_Written exercise:_ Return the lines from the line containing "extrude(amount=usb_a_deep - tongue_short)" through the line containing "obj.parent = empty" exactly. No other line should appear in the answer.

_Source material:_
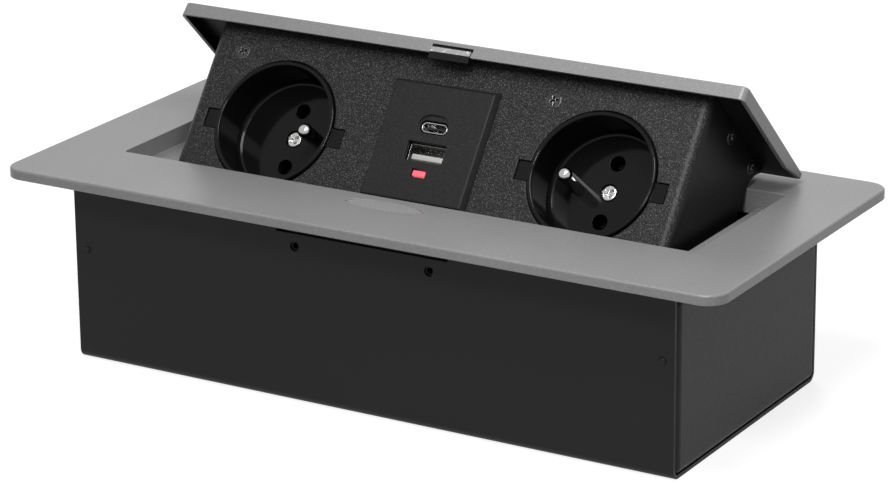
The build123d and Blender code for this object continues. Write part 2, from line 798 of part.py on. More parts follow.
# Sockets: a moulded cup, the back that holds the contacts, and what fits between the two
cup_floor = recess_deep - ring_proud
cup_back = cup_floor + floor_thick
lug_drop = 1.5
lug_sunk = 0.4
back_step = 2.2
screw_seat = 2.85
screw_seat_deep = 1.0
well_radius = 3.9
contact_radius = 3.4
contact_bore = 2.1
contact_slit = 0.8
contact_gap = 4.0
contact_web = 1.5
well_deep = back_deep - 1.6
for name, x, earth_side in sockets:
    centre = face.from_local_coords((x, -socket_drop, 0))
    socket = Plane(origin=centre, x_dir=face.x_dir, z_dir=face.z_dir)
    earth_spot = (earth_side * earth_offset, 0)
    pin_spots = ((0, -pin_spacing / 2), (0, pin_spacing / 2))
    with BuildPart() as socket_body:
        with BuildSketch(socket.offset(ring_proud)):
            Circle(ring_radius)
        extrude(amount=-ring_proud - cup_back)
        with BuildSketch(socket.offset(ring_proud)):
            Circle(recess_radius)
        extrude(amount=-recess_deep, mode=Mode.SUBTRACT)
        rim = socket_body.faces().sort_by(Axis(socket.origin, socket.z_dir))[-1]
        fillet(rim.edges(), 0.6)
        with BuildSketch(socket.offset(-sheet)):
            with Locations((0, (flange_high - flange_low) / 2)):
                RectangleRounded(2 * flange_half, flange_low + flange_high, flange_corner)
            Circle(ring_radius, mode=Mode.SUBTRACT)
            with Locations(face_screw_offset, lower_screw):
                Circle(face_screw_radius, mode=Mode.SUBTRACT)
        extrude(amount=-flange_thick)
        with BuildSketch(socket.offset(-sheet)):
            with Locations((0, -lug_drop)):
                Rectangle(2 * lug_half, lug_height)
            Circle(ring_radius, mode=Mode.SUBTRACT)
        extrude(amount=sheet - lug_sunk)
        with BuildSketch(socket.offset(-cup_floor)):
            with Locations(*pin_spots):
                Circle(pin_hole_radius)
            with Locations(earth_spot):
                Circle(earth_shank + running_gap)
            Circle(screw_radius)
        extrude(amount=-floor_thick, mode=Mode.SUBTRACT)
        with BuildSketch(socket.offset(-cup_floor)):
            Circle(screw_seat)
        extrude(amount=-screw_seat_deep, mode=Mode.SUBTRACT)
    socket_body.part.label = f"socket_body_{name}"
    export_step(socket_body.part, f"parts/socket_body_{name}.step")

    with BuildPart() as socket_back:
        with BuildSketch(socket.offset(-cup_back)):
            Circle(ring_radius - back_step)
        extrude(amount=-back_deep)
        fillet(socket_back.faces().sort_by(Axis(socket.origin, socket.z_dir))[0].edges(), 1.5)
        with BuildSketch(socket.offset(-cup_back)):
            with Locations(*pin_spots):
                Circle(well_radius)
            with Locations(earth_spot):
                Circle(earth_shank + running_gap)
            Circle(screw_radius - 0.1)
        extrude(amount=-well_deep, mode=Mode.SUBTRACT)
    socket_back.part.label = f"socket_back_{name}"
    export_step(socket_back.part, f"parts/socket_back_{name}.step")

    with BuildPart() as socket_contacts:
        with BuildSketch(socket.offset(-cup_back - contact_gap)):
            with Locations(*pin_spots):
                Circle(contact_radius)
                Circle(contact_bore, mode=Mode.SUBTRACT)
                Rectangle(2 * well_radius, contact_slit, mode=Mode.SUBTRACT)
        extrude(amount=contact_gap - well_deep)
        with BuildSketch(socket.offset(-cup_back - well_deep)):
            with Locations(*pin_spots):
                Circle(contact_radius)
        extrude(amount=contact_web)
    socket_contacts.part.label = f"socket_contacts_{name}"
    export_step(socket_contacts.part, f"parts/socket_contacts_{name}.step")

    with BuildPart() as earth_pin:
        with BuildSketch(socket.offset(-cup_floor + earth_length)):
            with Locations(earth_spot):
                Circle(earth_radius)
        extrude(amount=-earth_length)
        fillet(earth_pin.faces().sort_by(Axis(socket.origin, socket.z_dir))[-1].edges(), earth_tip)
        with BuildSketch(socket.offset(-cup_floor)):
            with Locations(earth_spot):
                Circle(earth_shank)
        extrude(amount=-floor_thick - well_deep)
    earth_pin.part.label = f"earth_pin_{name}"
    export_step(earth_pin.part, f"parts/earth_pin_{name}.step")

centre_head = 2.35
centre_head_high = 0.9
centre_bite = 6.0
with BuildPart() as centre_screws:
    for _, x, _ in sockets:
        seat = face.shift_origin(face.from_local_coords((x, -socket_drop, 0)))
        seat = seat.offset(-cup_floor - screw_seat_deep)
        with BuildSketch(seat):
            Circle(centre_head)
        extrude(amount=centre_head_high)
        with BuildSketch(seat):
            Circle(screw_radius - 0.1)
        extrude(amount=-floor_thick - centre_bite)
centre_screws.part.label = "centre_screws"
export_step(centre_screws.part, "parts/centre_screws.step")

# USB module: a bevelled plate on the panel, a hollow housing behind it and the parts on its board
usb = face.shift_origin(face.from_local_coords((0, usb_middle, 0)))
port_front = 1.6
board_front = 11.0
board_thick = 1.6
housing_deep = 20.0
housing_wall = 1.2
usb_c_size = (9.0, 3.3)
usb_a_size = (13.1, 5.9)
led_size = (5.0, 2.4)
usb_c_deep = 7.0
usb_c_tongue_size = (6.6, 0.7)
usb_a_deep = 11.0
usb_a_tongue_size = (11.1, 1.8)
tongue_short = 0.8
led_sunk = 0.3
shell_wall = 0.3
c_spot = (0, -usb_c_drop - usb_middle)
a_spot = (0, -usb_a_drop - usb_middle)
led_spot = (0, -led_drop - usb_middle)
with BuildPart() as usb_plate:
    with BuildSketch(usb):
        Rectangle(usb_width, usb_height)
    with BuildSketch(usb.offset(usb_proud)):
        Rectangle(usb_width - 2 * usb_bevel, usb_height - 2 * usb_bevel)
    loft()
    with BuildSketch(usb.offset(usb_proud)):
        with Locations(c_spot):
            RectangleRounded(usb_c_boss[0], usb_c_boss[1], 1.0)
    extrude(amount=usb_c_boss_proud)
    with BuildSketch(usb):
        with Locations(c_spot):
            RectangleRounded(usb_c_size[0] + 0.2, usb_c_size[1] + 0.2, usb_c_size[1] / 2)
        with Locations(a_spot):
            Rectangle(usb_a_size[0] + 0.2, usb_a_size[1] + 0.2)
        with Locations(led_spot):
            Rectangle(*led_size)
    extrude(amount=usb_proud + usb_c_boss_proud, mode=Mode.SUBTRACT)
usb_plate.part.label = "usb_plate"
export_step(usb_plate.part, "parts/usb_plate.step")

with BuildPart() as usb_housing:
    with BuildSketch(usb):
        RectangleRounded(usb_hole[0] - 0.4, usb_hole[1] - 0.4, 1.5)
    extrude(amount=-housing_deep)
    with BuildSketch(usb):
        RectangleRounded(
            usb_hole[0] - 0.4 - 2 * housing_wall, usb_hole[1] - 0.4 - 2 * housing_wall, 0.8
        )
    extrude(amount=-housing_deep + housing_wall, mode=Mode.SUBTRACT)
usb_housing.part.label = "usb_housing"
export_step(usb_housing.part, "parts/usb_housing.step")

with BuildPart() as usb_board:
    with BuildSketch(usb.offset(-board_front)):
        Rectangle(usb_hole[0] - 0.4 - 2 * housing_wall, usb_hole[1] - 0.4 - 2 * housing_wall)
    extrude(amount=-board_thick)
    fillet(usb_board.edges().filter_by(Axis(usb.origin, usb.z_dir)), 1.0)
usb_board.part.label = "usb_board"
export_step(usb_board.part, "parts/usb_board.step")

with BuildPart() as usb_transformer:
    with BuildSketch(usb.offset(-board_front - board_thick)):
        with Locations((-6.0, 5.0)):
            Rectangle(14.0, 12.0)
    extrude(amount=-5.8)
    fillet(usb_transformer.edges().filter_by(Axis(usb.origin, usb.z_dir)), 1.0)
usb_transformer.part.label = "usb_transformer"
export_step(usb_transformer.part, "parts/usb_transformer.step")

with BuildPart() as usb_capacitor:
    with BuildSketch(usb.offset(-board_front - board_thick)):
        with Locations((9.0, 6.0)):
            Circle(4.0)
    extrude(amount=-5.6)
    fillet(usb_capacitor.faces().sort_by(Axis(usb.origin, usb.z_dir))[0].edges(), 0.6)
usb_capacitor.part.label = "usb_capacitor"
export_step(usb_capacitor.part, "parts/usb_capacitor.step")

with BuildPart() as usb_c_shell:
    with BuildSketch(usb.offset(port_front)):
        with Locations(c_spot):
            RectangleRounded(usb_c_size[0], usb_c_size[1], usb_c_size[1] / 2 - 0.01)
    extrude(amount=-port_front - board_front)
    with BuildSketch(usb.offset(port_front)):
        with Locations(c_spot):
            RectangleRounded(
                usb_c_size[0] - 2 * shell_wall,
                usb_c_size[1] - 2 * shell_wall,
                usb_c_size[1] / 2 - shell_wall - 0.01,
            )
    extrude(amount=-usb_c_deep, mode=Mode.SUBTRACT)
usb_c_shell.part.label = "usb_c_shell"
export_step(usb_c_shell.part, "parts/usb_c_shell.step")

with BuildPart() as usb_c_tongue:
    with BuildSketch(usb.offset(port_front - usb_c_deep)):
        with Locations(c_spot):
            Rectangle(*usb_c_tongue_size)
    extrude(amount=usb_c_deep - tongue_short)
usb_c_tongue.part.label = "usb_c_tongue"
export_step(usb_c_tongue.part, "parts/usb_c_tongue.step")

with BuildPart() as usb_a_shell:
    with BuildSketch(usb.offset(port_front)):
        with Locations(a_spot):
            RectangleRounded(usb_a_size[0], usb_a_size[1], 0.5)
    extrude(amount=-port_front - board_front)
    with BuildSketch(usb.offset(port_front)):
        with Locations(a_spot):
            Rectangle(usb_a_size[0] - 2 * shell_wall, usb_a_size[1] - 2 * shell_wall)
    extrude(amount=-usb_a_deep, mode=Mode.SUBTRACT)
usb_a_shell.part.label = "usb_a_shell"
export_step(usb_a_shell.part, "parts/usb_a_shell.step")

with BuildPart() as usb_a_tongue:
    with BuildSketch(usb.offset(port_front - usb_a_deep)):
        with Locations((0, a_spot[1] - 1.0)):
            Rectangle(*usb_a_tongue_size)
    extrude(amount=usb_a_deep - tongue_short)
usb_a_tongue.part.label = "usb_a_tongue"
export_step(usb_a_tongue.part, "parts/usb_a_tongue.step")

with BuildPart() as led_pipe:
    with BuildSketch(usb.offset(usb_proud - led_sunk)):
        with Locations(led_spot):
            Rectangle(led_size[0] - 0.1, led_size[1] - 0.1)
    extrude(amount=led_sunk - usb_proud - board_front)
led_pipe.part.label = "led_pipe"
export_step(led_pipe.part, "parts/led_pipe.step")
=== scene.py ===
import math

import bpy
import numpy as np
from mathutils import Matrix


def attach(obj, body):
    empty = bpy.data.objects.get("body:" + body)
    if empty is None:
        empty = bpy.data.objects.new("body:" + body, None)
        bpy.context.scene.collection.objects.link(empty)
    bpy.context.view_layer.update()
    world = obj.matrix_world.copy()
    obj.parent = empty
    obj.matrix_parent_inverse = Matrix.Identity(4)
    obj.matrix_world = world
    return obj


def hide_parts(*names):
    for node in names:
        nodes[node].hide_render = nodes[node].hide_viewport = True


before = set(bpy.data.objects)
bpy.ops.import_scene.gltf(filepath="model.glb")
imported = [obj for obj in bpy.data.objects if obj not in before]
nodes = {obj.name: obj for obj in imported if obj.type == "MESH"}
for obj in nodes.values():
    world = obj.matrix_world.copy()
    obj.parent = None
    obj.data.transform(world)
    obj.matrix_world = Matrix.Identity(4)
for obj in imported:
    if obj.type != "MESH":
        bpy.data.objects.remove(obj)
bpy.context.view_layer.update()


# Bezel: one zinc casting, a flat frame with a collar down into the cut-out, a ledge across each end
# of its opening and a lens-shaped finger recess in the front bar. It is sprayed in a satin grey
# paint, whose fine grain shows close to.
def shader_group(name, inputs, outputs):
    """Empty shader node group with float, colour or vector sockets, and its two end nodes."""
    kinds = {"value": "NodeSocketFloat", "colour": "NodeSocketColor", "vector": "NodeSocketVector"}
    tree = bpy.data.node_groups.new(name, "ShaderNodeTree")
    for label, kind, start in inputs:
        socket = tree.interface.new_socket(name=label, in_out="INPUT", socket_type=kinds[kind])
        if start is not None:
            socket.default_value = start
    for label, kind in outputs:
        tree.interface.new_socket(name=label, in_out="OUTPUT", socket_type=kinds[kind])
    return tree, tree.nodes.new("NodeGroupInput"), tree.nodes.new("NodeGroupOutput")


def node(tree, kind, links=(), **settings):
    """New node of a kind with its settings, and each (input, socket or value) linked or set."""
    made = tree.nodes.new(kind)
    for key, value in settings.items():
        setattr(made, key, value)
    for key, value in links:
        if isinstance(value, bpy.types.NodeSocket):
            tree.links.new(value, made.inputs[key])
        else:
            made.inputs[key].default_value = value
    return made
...
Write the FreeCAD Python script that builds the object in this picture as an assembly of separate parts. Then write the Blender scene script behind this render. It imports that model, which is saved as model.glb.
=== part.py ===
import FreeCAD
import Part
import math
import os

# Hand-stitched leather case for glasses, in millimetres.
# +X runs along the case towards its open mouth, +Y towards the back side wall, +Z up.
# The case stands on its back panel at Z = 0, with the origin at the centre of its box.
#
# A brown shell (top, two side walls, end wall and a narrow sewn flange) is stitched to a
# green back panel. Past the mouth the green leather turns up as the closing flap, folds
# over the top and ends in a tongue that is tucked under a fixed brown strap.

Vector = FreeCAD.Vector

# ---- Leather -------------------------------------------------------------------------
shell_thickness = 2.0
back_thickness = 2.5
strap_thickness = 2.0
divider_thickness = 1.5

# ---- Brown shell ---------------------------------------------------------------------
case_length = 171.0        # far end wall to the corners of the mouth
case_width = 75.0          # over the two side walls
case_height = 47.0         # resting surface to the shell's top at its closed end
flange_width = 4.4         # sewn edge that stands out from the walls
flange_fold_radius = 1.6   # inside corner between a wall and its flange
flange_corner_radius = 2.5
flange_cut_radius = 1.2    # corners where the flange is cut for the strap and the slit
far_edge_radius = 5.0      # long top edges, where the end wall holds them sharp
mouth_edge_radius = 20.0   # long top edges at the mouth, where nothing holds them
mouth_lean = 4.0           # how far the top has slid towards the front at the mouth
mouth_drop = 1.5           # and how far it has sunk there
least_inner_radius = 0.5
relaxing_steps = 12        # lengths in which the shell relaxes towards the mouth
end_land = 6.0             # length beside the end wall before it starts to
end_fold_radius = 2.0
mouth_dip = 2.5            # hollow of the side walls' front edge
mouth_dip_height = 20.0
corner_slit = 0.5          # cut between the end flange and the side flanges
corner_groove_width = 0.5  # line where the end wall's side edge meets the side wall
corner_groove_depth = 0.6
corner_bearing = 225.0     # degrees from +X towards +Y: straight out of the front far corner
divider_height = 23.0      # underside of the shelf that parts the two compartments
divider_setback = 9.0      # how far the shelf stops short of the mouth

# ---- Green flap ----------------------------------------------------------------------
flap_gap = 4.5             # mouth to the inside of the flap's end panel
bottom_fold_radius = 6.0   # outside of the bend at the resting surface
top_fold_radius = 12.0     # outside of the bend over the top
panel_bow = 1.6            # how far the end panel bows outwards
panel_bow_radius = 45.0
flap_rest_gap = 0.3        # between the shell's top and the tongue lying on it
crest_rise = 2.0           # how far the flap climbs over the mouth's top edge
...
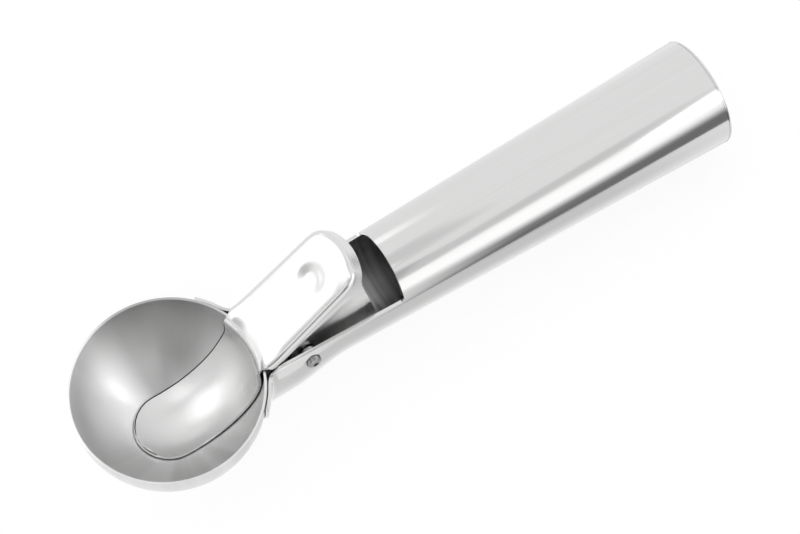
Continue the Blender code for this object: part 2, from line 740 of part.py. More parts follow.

_The reply:_
    extrude(amount=usb_a_deep - tongue_short)
usb_a_tongue.part.label = "usb_a_tongue"
export_step(usb_a_tongue.part, "parts/usb_a_tongue.step")

with BuildPart() as led_pipe:
    with BuildSketch(usb.offset(usb_proud - led_sunk)):
        with Locations(led_spot):
            Rectangle(led_size[0] - 0.1, led_size[1] - 0.1)
    extrude(amount=led_sunk - usb_proud - board_front)
led_pipe.part.label = "led_pipe"
export_step(led_pipe.part, "parts/led_pipe.step")
=== scene.py ===
import math

import bpy
import numpy as np
from mathutils import Matrix


def attach(obj, body):
    empty = bpy.data.objects.get("body:" + body)
    if empty is None:
        empty = bpy.data.objects.new("body:" + body, None)
        bpy.context.scene.collection.objects.link(empty)
    bpy.context.view_layer.update()
    world = obj.matrix_world.copy()
    obj.parent = empty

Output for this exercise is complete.